Kathleen Dean Moore writes about the interplay of land and ocean in Oregon.

Sigurd Olson worked to save the Boundary Waters in northern Minnesota.

Terry Tempest Williams in Utah writes of the radioactive desecration of land in the west and its toll on human health.

Wendell Berry in Kentucky figured out how one can do sustainable farming, feeding people while doing minimal damage to the land, thus enabling the land to remain a habitat for animals and birds and still feed people for decades to come.

Sharman Apt Russell writes of the desert wilderness in southwest New Mexico.

John Burroughs in New York wanted people to love the nature that existed around us, even in the city, because then they would take care of it.

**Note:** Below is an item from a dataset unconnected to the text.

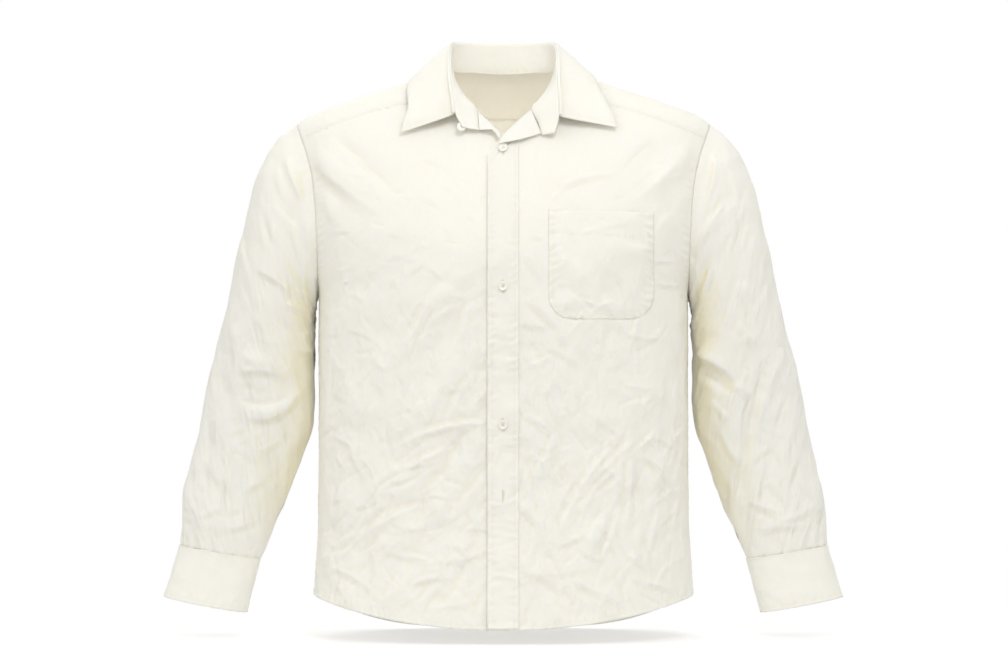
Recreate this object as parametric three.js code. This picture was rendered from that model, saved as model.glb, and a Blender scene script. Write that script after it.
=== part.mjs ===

Francis of Assisi also loved nature and its creatures, and felt that we were brothers and sisters to each other. And rather than fear the outdoors, we should participate in its life and care for it.

Stepping into the unknown involves taking risks because we don’t know where we’ll end up, who will object, or what names we will be called. The experiences of the land prophets who have gone before us tell us that this is the only way that the natural world will be saved.


Their visions guide and challenge us.